La madre transigía con todos los caprichos de su hijo; unos
buenos (y eso estaba bien) y otros malos (y eso estaba mal).
Alfredo fue creciendo, dejó la adolescencia y un día le
pidió a su madre dinero para jugar en el casino. Y también le pidió otra vez
dinero para volver de noche y muy tarde a casa. A doña Matilde le parecía un
disparate aquellas libertades. Pero el hijo, tanto insistía, y tales caras
avinagradas ponía, que la madre, más blanda que la cera, cedía al fin, diciéndole:
«¡Toma, hijo, siquiera para que me dejes en paz!» Y la madre fue cediendo su
autoridad y dando dinero a su hijo para sus vicios y caprichos indignos.
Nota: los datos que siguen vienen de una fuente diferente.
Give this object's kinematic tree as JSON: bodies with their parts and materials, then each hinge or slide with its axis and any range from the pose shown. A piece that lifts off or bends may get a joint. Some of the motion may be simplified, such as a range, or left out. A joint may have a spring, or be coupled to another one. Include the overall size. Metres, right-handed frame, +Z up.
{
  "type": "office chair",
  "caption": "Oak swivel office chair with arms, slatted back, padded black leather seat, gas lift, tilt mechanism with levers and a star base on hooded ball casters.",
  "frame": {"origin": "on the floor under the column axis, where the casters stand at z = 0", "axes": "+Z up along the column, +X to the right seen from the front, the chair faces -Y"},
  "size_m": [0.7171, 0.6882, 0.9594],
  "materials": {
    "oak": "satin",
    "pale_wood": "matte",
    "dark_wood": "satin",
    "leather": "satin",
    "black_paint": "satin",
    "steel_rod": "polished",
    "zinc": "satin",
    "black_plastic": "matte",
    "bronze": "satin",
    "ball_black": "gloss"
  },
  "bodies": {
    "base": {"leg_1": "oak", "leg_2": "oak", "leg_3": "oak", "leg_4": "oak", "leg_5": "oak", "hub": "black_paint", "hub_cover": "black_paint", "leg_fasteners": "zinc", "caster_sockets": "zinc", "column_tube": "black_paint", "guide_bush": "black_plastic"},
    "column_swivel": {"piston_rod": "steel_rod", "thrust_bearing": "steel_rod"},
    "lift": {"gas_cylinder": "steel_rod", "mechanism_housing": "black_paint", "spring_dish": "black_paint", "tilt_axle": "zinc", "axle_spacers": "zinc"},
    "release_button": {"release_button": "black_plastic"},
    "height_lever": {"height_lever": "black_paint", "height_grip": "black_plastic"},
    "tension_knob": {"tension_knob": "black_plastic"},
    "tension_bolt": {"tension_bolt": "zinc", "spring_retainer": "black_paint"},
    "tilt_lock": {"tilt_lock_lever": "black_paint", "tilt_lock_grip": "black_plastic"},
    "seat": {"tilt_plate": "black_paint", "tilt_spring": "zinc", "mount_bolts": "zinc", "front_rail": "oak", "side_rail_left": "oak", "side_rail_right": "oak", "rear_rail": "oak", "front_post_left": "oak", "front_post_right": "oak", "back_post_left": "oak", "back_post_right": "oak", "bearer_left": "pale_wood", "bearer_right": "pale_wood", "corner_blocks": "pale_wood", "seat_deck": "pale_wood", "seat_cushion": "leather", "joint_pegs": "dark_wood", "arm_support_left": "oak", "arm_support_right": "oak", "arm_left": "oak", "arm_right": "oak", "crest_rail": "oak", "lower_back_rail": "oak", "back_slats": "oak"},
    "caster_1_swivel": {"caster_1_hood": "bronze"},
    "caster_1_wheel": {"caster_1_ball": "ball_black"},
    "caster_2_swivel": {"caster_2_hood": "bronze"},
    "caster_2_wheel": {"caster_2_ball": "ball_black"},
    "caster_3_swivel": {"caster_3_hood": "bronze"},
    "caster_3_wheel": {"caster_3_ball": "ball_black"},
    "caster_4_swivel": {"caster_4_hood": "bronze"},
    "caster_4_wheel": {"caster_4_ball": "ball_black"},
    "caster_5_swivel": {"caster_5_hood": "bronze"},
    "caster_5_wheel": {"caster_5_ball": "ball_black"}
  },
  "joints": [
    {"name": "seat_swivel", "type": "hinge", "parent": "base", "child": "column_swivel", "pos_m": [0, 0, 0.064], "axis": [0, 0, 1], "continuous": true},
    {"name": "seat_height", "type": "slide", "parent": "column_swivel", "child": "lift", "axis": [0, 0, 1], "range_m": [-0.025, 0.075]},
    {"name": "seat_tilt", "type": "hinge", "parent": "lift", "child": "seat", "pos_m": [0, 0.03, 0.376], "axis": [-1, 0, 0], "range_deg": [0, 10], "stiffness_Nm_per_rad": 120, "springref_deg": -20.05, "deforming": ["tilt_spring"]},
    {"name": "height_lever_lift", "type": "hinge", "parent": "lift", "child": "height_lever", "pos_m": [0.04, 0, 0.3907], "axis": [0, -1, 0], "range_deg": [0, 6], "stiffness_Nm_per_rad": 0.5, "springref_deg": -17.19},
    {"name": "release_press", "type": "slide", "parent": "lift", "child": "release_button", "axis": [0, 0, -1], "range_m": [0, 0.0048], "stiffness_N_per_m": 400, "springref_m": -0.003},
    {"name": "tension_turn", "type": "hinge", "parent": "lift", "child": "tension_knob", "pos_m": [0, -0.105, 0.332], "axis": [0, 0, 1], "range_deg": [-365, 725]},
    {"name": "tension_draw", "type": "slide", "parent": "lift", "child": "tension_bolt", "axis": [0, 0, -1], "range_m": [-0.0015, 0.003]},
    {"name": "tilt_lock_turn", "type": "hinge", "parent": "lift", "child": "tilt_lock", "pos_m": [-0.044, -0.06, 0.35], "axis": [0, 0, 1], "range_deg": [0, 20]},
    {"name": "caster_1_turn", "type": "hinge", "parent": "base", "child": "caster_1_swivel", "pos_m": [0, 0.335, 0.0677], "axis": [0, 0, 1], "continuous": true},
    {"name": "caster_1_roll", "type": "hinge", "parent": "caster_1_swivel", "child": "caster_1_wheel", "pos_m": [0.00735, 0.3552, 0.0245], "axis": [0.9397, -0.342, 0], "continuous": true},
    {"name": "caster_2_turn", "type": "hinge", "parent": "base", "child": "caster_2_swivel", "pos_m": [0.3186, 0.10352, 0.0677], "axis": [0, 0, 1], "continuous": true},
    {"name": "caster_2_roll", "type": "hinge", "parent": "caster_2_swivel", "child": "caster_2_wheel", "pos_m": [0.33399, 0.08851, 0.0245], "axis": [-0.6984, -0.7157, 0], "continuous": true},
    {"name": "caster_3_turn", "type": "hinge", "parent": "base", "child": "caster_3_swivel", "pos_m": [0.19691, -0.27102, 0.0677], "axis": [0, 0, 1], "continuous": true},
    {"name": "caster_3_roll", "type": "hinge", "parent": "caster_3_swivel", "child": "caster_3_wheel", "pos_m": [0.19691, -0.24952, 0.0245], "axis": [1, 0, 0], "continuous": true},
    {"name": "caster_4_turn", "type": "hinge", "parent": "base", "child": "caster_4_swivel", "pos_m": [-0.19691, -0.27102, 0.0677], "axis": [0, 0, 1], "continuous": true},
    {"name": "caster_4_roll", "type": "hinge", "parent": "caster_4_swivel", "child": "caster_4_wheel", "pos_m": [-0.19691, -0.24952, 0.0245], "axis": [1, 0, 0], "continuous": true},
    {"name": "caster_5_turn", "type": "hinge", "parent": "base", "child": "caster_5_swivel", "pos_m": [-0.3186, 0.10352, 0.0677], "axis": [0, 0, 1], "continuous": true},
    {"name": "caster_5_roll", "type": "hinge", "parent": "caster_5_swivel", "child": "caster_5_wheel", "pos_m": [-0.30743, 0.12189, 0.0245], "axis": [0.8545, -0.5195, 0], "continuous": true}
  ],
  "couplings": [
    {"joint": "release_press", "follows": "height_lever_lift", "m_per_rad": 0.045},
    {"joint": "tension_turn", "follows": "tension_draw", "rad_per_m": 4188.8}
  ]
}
Un día, Alfredo no se encontraba bien, tenía algo de
fiebre. Los médicos le diagnosticaron una tuberculosis traidora. Fue llevado a
un pueblo de la sierra. Estaba en una casa magnífica, rodeada de un maravilloso
pinar. En el jardín estaba Alfredo tendido en un lecho y junto a él había
libros y un aparato de radio. Nada de esto le interesaba. Sólo quería curarse
y marchar de allí.
Un día llegó al jardín un joven sacerdote. Era el nuevo párroco
del pueblo. Venía a ofrecerles sus servicios y su amistad. A los pocos días,
el sacerdote adquirió un poco de confianza con la madre y el hijo. Bien sabía
el joven párroco la causa de aquella traidora enfermedad. Ciertas frases dichas
por la madre le habían revelado que la causa, en parte, era debido a la vida
viciosa y disipada que Alfredo había llevado. El vicio había gastado aquella
joven naturaleza.
Alfredo pasó una noche agitado, desvelado. Era la muerte,
que se le acercaba. El sacerdote quiso hablar con el enfermo, pero la madre lo
impidió, ante el temor de que su hijo se asustara. Pero aquella misma tarde el
sacerdote recibió un recado urgente: Alfredo se moría. En cuanto llegó el párroco
le habló al enfermo con amor y firmeza. Le dijo que pronto estaría en la
presencia de Dios y que se preparara para gozar de la eterna felicidad del
Cielo. El joven, con gran indiferencia, le dijo: «Ahora no estoy para eso.» Doña
Matilde, al oír aquellas frías palabras, le gritó, con lágrimas en los ojos:
«¡Pero hijo, yo no quiero que te pierdas para siempre!» Entonces el enfermo,
muy débilmente y con indiferencia, le dijo: «Me confesaré para que me dejes
en paz.» Doña Matilde salió de la habitación. Quedaron solos el sacerdote y
en enfermo. ¿Se confesó bien Alfredo? Eso sólo Dios lo sabe. Cuando volvió
la madre a la habitación su hijo estaba moribundo.
Doña Matilde lloraba de pena y dolor, pensando Que las únicas
palabras que ella habla oído a su hijo eran: «Me confesaré para que me dejes
en paz.»
Alfredo fue víctima de la falta de autoridad de su madre.